• Collection entries
-- start --

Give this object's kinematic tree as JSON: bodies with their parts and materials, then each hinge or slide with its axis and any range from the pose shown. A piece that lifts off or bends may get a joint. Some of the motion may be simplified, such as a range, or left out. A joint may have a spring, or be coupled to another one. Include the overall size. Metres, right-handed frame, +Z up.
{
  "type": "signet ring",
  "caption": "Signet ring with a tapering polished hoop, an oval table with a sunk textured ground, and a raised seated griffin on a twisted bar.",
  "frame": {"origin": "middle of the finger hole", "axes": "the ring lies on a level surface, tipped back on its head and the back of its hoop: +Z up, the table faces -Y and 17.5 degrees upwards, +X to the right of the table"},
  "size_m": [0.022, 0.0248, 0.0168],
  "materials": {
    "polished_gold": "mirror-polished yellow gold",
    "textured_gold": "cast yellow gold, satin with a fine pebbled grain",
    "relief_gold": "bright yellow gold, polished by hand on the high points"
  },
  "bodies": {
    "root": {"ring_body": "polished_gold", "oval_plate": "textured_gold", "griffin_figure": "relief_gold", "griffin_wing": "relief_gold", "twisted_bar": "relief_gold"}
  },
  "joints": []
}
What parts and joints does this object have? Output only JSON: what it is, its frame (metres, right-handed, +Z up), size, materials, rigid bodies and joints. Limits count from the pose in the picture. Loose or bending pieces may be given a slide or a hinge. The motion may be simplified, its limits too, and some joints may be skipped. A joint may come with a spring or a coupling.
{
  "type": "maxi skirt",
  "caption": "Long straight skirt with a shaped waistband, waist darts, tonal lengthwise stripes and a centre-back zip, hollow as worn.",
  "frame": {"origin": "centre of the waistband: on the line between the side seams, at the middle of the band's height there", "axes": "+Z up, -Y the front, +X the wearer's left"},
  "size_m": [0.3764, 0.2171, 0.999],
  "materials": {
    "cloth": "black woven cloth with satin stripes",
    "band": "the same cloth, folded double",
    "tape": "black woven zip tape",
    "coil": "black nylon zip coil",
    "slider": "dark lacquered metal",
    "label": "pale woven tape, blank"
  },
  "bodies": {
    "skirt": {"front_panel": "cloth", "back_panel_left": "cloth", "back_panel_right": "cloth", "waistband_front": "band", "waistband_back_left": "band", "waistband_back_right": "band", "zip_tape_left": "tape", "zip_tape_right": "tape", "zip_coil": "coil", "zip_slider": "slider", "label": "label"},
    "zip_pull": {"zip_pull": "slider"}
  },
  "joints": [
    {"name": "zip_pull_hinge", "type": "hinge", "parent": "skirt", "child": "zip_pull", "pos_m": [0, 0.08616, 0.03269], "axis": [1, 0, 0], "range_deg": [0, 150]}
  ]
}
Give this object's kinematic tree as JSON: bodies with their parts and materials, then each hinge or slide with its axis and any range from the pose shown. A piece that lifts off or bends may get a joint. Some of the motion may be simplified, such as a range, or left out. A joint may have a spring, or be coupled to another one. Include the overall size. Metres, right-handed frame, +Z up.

-- end --

• DO THIS
Repeat every entry exactly as written above.

• ANSWER
Give this object's kinematic tree as JSON: bodies with their parts and materials, then each hinge or slide with its axis and any range from the pose shown. A piece that lifts off or bends may get a joint. Some of the motion may be simplified, such as a range, or left out. A joint may have a spring, or be coupled to another one. Include the overall size. Metres, right-handed frame, +Z up.
{
  "type": "signet ring",
  "caption": "Signet ring with a tapering polished hoop, an oval table with a sunk textured ground, and a raised seated griffin on a twisted bar.",
  "frame": {"origin": "middle of the finger hole", "axes": "the ring lies on a level surface, tipped back on its head and the back of its hoop: +Z up, the table faces -Y and 17.5 degrees upwards, +X to the right of the table"},
  "size_m": [0.022, 0.0248, 0.0168],
  "materials": {
    "polished_gold": "mirror-polished yellow gold",
    "textured_gold": "cast yellow gold, satin with a fine pebbled grain",
    "relief_gold": "bright yellow gold, polished by hand on the high points"
  },
  "bodies": {
    "root": {"ring_body": "polished_gold", "oval_plate": "textured_gold", "griffin_figure": "relief_gold", "griffin_wing": "relief_gold", "twisted_bar": "relief_gold"}
  },
  "joints": []
}
What parts and joints does this object have? Output only JSON: what it is, its frame (metres, right-handed, +Z up), size, materials, rigid bodies and joints. Limits count from the pose in the picture. Loose or bending pieces may be given a slide or a hinge. The motion may be simplified, its limits too, and some joints may be skipped. A joint may come with a spring or a coupling.
{
  "type": "maxi skirt",
  "caption": "Long straight skirt with a shaped waistband, waist darts, tonal lengthwise stripes and a centre-back zip, hollow as worn.",
  "frame": {"origin": "centre of the waistband: on the line between the side seams, at the middle of the band's height there", "axes": "+Z up, -Y the front, +X the wearer's left"},
  "size_m": [0.3764, 0.2171, 0.999],
  "materials": {
    "cloth": "black woven cloth with satin stripes",
    "band": "the same cloth, folded double",
    "tape": "black woven zip tape",
    "coil": "black nylon zip coil",
    "slider": "dark lacquered metal",
    "label": "pale woven tape, blank"
  },
  "bodies": {
    "skirt": {"front_panel": "cloth", "back_panel_left": "cloth", "back_panel_right": "cloth", "waistband_front": "band", "waistband_back_left": "band", "waistband_back_right": "band", "zip_tape_left": "tape", "zip_tape_right": "tape", "zip_coil": "coil", "zip_slider": "slider", "label": "label"},
    "zip_pull": {"zip_pull": "slider"}
  },
  "joints": [
    {"name": "zip_pull_hinge", "type": "hinge", "parent": "skirt", "child": "zip_pull", "pos_m": [0, 0.08616, 0.03269], "axis": [1, 0, 0], "range_deg": [0, 150]}
  ]
}
Give this object's kinematic tree as JSON: bodies with their parts and materials, then each hinge or slide with its axis and any range from the pose shown. A piece that lifts off or bends may get a joint. Some of the motion may be simplified, such as a range, or left out. A joint may have a spring, or be coupled to another one. Include the overall size. Metres, right-handed frame, +Z up.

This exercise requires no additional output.